During the writing process, Sapp said Universes considered Wilson another )(absent) member of the group. In addition to Sapp, Universes members Mildred Ruiz-Sapp and William Ruiz, a.k.a. Ninja, worked on the project, along with co-composers Broken Chord and Toshi Reagon.
Universes zeroed in on two of Wilson’s poems in particular, “Identification of the Seven Terrors” and “Testimony of the Witness,” to craft the overarching story of UniSon. Wilson’s description in “Identification” helped Universes find the characters for the show, Sapp explained.
“The way he described it was, ‘Terror One, it’s all hips and legs and comes slowly.’ And each terror had a characteristic, and we were like, ‘Oh my God, that’s seven characters right there,’” recalled Sapp, who also portrays the Poet in UniSon. Joining Sapp onstage are the other members of Universes, who take on specific characters as well as ensemble roles.
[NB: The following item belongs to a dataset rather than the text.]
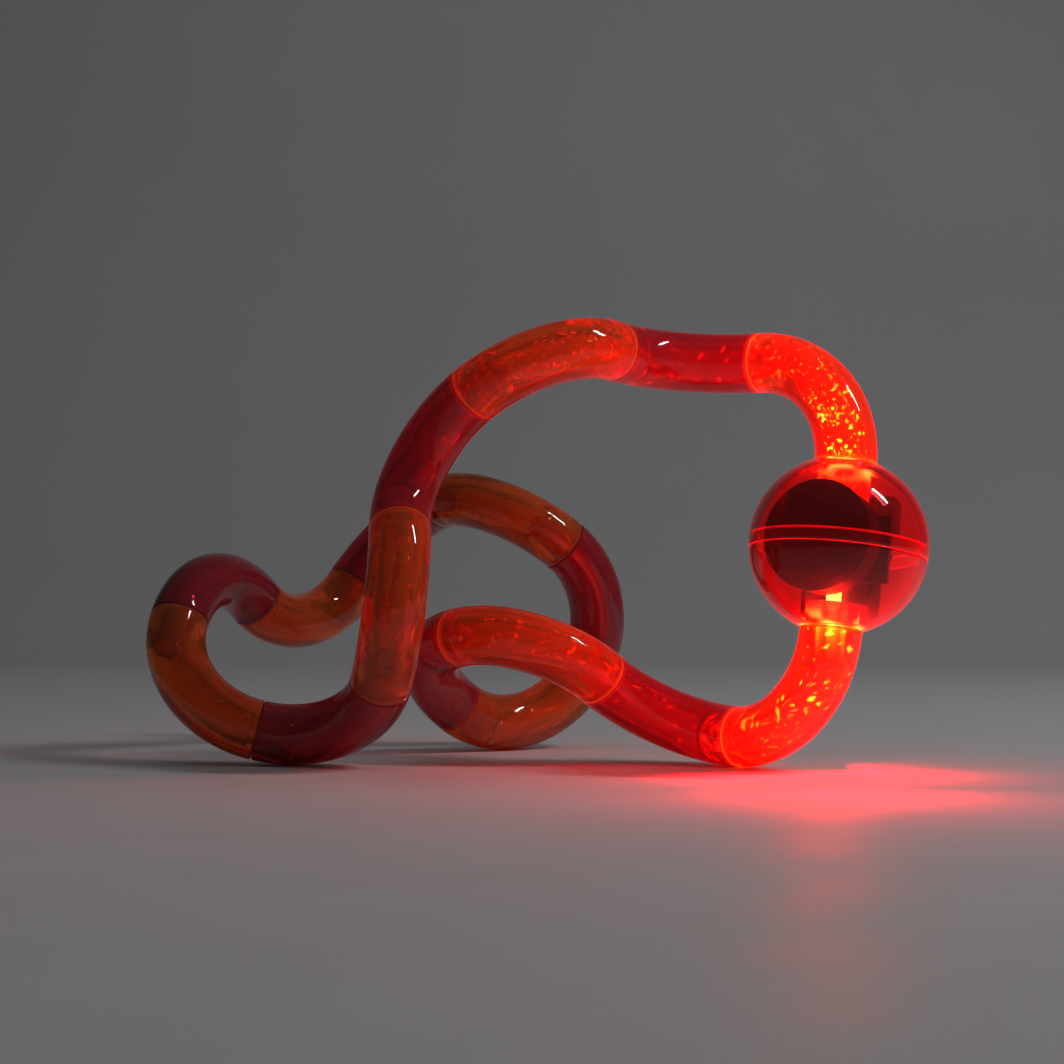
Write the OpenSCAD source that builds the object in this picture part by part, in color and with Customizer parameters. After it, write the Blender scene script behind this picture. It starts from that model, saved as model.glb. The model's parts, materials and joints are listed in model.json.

Sapp said that the process of turning a box of Wilson’s poetry into living characters onstage has been overwhelming, even after all the years he and Universes have been working. But it’s the kind of work that Universes has been preparing for all their career, long before U.S. theatres knew what to make of them.
“When we were in the poetry scene, we were poets, but what we were doing with it was making musical theatre pieces onstage, so people were kind of like, ‘What is this?’” Sapp recalled. All that changed when The New York Times called them “a theatre troupe.” Though Sapp said he prefers to describe the group as a “poetic music theatre ensemble,” the die was cast. As in the days of Shakespeare or the Greeks, poets are making theatre, and vice versa.